“When my mom first got sick, I was that family member you all hate to see,” Bertice Berry told a crowd of more than 150 critical care nurses and other Christiana Care Health System employees.
Dr. Berry, a nationally renowned lecturer, author, sociologist and former college professor, spoke with disarming frankness at an Aug. 28 event at Christiana Care’s John H. Ammon Medical Education Center. Officially, the event was a continuing-education lecture, but the laughter and tears shared between speaker and audience made it clear the experience touched many on a very personal level.
Berry told her audience she initially was scared and highly suspicious of the people caring for her mother. But after watching critical care nurses interact with her mother over the two-year course of her terminal illness, Berry’s attitude changed.

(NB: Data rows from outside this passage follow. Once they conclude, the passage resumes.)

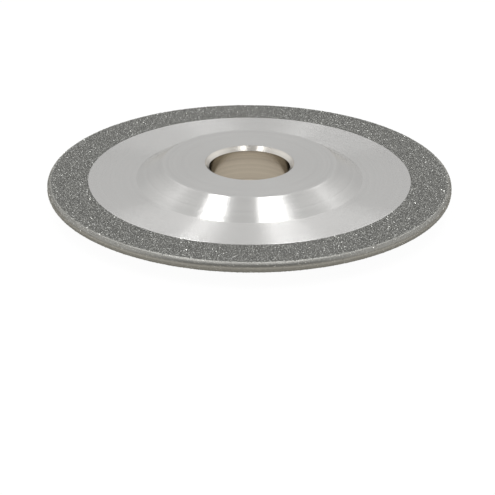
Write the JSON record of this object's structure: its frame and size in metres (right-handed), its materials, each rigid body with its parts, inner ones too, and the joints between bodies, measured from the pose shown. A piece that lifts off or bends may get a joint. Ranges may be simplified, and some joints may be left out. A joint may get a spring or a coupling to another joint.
{
  "type": "diamond grinding wheel",
  "caption": "Thin grinding wheel with a turned aluminium core, low conical hub on each side, sleeved bore and a plated diamond ring round the rim.",
  "frame": {"origin": "centre of the wheel: on the bore axis, half-way between the two hub faces", "axes": "+Z along the bore axis, out of the upper hub face; X and Y in the plane of the disc"},
  "size_m": [0.1, 0.1, 0.01],
  "materials": {
    "core_aluminium": "fine turned",
    "bush_steel": "bored and ground",
    "bond_nickel": "matt electroplated",
    "diamond_grit": "sharp glossy crystals"
  },
  "bodies": {
    "root": {"wheel_core": "core_aluminium", "bore_bush": "bush_steel", "nickel_bond": "bond_nickel", "face_grit": "diamond_grit", "edge_grit": "diamond_grit", "back_grit": "diamond_grit"}
  },
  "joints": []
}
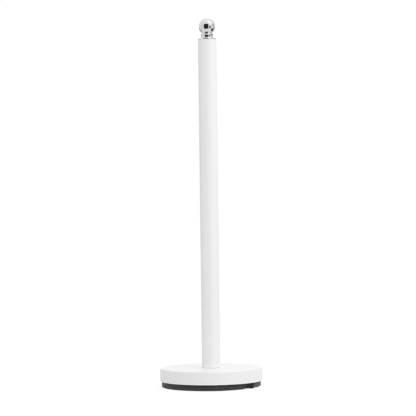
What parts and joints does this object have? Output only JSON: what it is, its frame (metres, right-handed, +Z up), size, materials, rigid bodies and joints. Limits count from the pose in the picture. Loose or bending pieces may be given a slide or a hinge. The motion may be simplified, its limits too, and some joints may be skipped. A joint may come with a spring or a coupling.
{
  "type": "spare roll holder stand",
  "caption": "Slim white post on a weighted round base with a rubber edge strip and a screw-on ball finial; paper rolls drop over the post.",
  "frame": {"origin": "on the floor, under the middle of the round base", "axes": "+Z up along the post, -Y towards the front, +X to the right seen from the front"},
  "size_m": [0.138, 0.138, 0.4975],
  "materials": {
    "white_paint": "satin white powder coat on steel",
    "chrome": "polished chrome plate",
    "strip_rubber": "matt black extruded rubber with fine lengthwise ribs",
    "seal_rubber": "smooth black rubber",
    "ballast_iron": "as-cast grey iron",
    "foam": "closed-cell foam sheet",
    "plated_sheet": "zinc-plated sheet",
    "fastener_steel": "zinc-plated steel",
    "insert_alloy": "turned aluminium"
  },
  "bodies": {
    "stand": {"base_cover": "white_paint", "ballast": "ballast_iron", "ballast_pad": "foam", "bottom_plate": "plated_sheet", "plate_screws": "fastener_steel", "edge_strip": "strip_rubber", "clamp_bolt": "fastener_steel", "lock_washer": "fastener_steel", "flat_washer": "fastener_steel", "post_tube": "white_paint", "foot_insert": "insert_alloy", "top_insert": "insert_alloy"},
    "finial_seal": {"seal_ring": "seal_rubber"},
    "finial": {"finial_cap": "chrome", "finial_collar": "chrome", "finial_ball": "chrome", "finial_stud": "fastener_steel"}
  },
  "joints": [
    {"name": "finial_rise", "type": "slide", "parent": "stand", "child": "finial_seal", "axis": [0, 0, 1], "range_m": [0, 0.008]},
    {"name": "finial_turn", "type": "hinge", "parent": "finial_seal", "child": "finial", "pos_m": [0, 0, 0.4681], "axis": [0, 0, 1], "range_deg": [0, 2880]}
  ],
  "couplings": [
    {"joint": "finial_turn", "follows": "finial_rise", "rad_per_m": 6283.2}
  ]
}
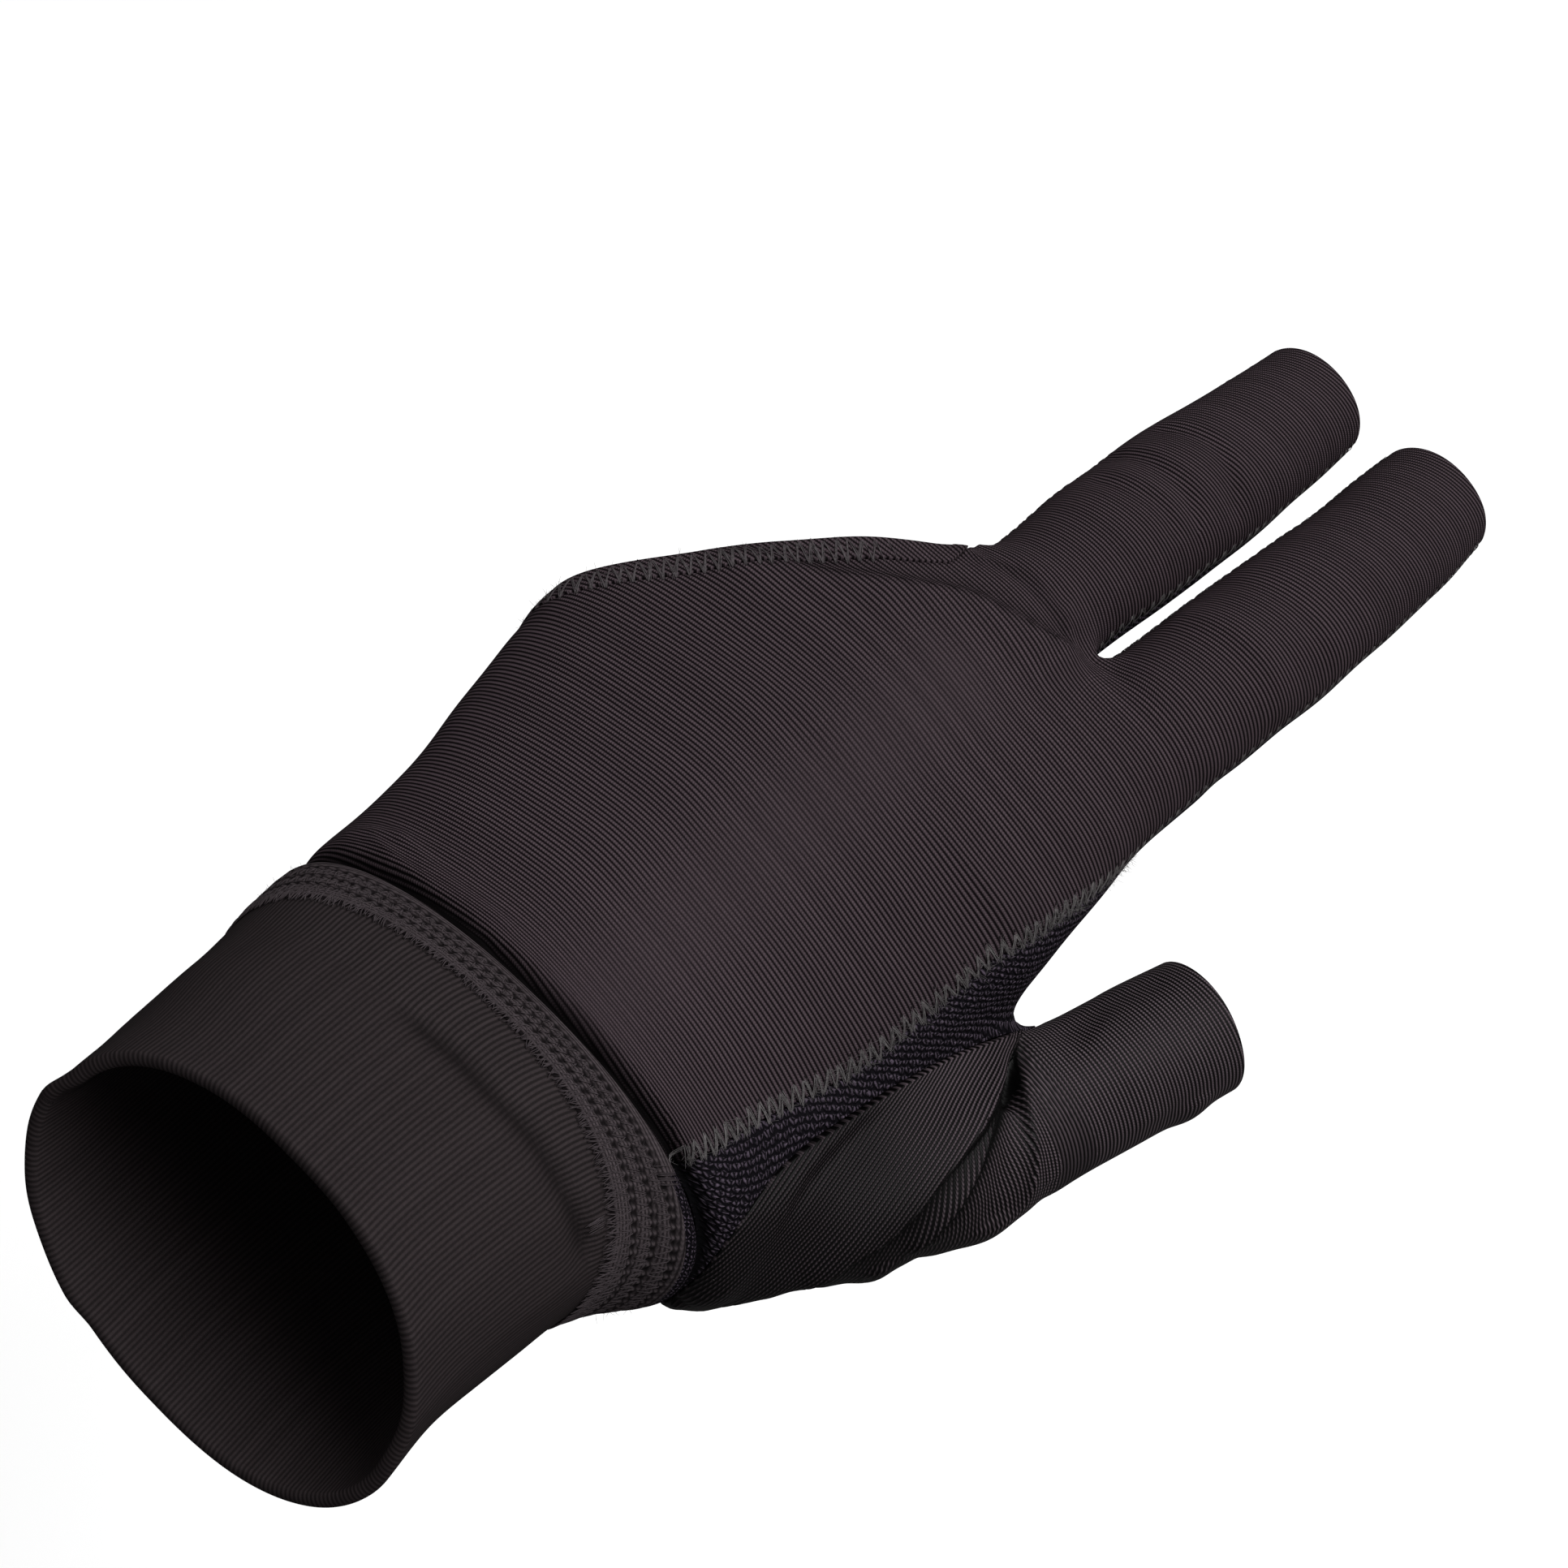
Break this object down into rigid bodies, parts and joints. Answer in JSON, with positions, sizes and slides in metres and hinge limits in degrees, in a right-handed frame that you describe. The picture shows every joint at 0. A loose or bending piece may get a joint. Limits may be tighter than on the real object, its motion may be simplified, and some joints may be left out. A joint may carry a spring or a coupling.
{
  "type": "billiard glove",
  "caption": "Left-hand billiard glove in its worn shape: wrist cuff, stalls for thumb, index and middle finger, and a side opening for the other two.",
  "frame": {"origin": "centre of the wrist, where the cuff joins the hand", "axes": "+X towards the fingertips, +Y towards the little finger, +Z out of the back of the hand"},
  "size_m": [0.2156, 0.1056, 0.0614],
  "materials": {
    "cuff_knit": "doubled elastic knit with fine ribs along the arm",
    "rib_knit": "matt ribbed stretch knit",
    "mesh_knit": "coarse open mesh knit",
    "smooth_knit": "smooth stretch knit with a slight sheen"
  },
  "bodies": {
    "root": {"cuff": "cuff_knit", "join_band": "rib_knit", "back_panel": "rib_knit", "palm_panel": "mesh_knit", "thumb_stall": "smooth_knit", "opening_hem": "rib_knit"}
  },
  "joints": []
}
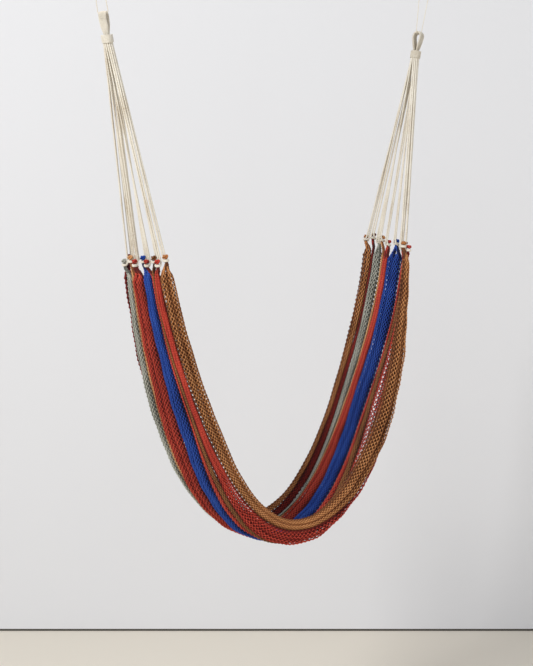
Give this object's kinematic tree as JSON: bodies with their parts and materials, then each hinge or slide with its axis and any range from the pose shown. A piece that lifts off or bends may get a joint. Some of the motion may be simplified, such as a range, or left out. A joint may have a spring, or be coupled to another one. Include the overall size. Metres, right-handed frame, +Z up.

“I got to see up close what nursing really is,” she said. “I had to go through the transition from a crazy relative of a patient saying, ‘Don’t kill my mother!’ to someone saying, ‘Thank you for keeping her here or, if you don’t keep her (alive), thank you for sending her off with love.’
“I became someone who said, ‘My God, why don’t people know what these nurses do?’ No one ever says thank you.”
Berry set about to fix that problem.
She takes on speaking engagements to share her message of thanks, and repeatedly has emceed the national conference of the American Association of Critical Care Nurses (an organization that in 2012 awarded Christiana Hospital’s Medical Intensive Care Unit with its second Silver Beacon Award for Critical Care Excellence). This year, Berry offered a personal speaking engagement as grand prize in the conference’s annual raffle — a grand prize that Christiana Care MICU nurse Val Pelly won.
When Pelly’s name was drawn, it was hard to tell who was more surprised and excited: Pelly and the group of Christiana Care MICU nurses attending the conference, or Berry herself. As Berry shared during her resulting visit to Christiana — during which she toured the MICU and met with critical care nurses one-on-one before her speech — she was raised in Wilmington and has a special connection to the hospital: Three of her five adopted children were born here, including one who returned for treatment as a severely malnourished 2-year-old and, she said, “was loved back to life” by a Christiana Hospital nurse before Berry adopted him.
“Hearing about what we do from someone on the other side, it inspires us and let’s us know we’re appreciated,” Pelly said.